COLLECTED MATERIAL —
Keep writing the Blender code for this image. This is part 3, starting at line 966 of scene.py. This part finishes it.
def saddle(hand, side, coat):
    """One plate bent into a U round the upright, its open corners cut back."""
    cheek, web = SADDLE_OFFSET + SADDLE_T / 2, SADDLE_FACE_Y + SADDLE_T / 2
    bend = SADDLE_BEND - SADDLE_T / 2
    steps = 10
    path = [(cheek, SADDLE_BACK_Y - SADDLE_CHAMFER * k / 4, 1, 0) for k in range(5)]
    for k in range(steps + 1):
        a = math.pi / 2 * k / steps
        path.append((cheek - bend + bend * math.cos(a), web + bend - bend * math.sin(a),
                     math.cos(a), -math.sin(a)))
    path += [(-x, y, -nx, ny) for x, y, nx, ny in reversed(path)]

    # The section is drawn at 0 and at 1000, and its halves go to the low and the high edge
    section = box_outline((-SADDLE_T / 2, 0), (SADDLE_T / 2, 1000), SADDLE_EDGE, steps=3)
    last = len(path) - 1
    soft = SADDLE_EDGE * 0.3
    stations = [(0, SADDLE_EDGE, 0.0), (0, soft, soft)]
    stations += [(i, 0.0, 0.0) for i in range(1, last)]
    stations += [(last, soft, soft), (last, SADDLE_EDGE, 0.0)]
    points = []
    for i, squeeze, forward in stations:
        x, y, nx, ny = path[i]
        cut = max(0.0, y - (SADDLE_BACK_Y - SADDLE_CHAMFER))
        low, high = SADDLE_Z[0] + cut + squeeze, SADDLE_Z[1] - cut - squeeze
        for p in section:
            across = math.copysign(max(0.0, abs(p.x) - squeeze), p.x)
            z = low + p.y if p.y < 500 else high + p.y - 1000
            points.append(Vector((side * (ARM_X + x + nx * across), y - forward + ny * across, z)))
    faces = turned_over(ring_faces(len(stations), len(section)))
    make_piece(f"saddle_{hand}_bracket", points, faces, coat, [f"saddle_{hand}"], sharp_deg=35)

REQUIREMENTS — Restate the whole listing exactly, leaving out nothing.

WRITTEN SOLUTION —
Keep writing the Blender code for this image. This is part 3, starting at line 966 of scene.py. This part finishes it.
def saddle(hand, side, coat):
    """One plate bent into a U round the upright, its open corners cut back."""
    cheek, web = SADDLE_OFFSET + SADDLE_T / 2, SADDLE_FACE_Y + SADDLE_T / 2
    bend = SADDLE_BEND - SADDLE_T / 2
    steps = 10
    path = [(cheek, SADDLE_BACK_Y - SADDLE_CHAMFER * k / 4, 1, 0) for k in range(5)]
    for k in range(steps + 1):
        a = math.pi / 2 * k / steps
        path.append((cheek - bend + bend * math.cos(a), web + bend - bend * math.sin(a),
                     math.cos(a), -math.sin(a)))
    path += [(-x, y, -nx, ny) for x, y, nx, ny in reversed(path)]

    # The section is drawn at 0 and at 1000, and its halves go to the low and the high edge
    section = box_outline((-SADDLE_T / 2, 0), (SADDLE_T / 2, 1000), SADDLE_EDGE, steps=3)
    last = len(path) - 1
    soft = SADDLE_EDGE * 0.3
    stations = [(0, SADDLE_EDGE, 0.0), (0, soft, soft)]
    stations += [(i, 0.0, 0.0) for i in range(1, last)]
    stations += [(last, soft, soft), (last, SADDLE_EDGE, 0.0)]
    points = []
    for i, squeeze, forward in stations:
        x, y, nx, ny = path[i]
        cut = max(0.0, y - (SADDLE_BACK_Y - SADDLE_CHAMFER))
        low, high = SADDLE_Z[0] + cut + squeeze, SADDLE_Z[1] - cut - squeeze
        for p in section:
            across = math.copysign(max(0.0, abs(p.x) - squeeze), p.x)
            z = low + p.y if p.y < 500 else high + p.y - 1000
            points.append(Vector((side * (ARM_X + x + nx * across), y - forward + ny * across, z)))
    faces = turned_over(ring_faces(len(stations), len(section)))
    make_piece(f"saddle_{hand}_bracket", points, faces, coat, [f"saddle_{hand}"], sharp_deg=35)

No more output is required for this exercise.